Creature who reconstitute themselves after death, such as Liches, Ghosts, and Gods, do not reconstitute themselves; they just die.

Creatures who cannot be killed, such as the Tarrasque, are killed anyway.

Creatures whose life force return to their home plane after death, to become one with its planar energies, such as most Outsiders, do not achieve cosmic one-ness; they just die.

Creatures who can survive past their normal threshold for death, such as by the effects of a Delay Death spell, do not survive past this threshold; they just die.

When you kill a Summoned creature, its real self dies.

When you kill a creature who is projected from somewhere else, such as by an Astral Projection spell, their real self dies.

When you kill a creature whose death is interrupted by an effect that does not require an action to perform, such as a Vampire's automatic gaseous form, or a contingent spell, that effect does not activate; they just die.

I'm sure you get the gist; killing things kills them.
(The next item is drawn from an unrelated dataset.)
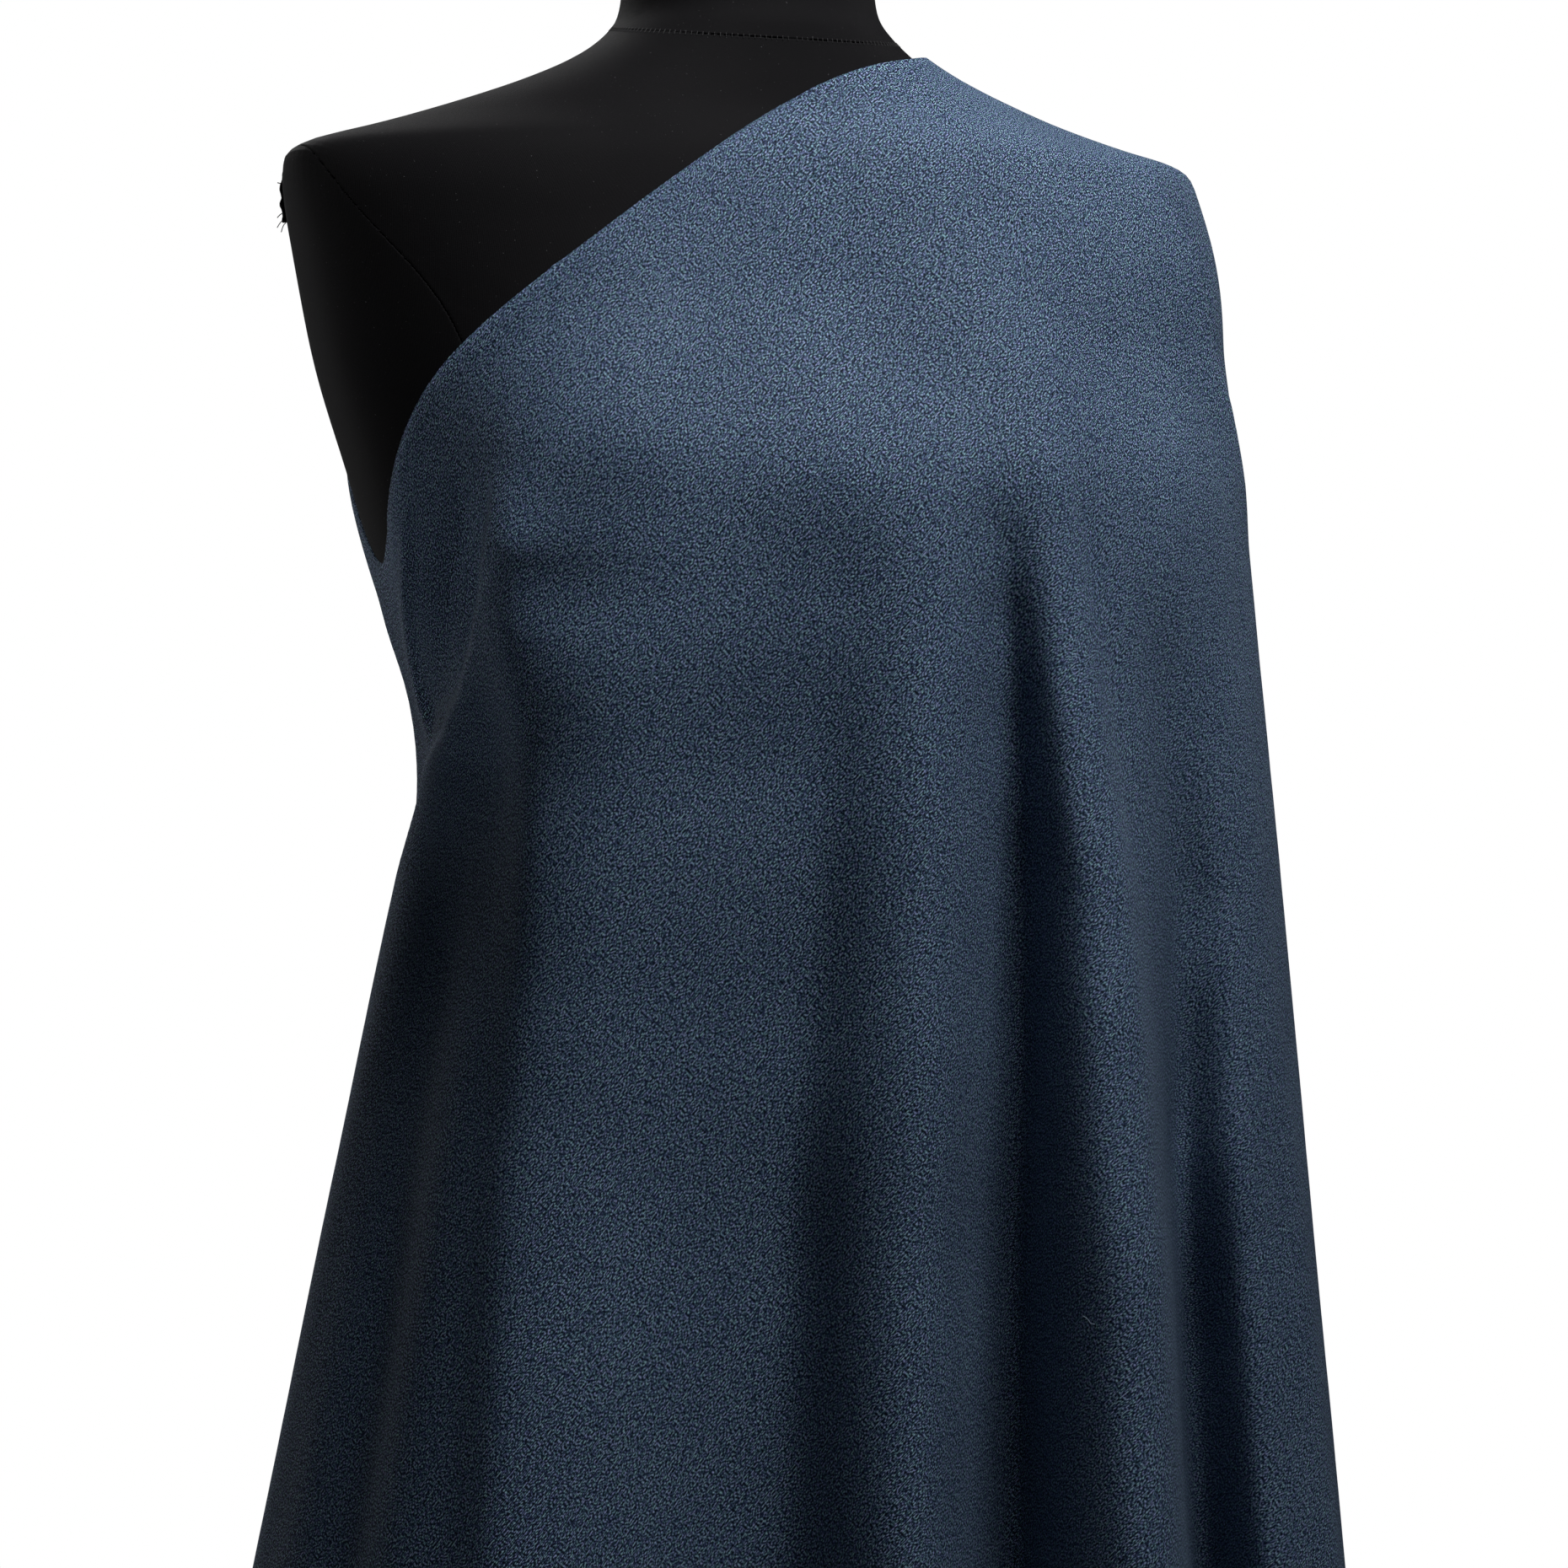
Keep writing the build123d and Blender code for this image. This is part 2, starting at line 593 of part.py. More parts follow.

Extrapolate as necessary.

Teramaches are what a barbarian wishes they were in their wildest and most terrifying dreams.

To further clarify the level of power they possess: One of their abilties has a section that essentially begins, "Should you so happen to eat the sun.."

My money is still on the wizard, but the fight will level the entire stadium and a non-insubstantial amount of the surrounding landscape.

Proabably because the teramach might just throw the stadium at the wizard.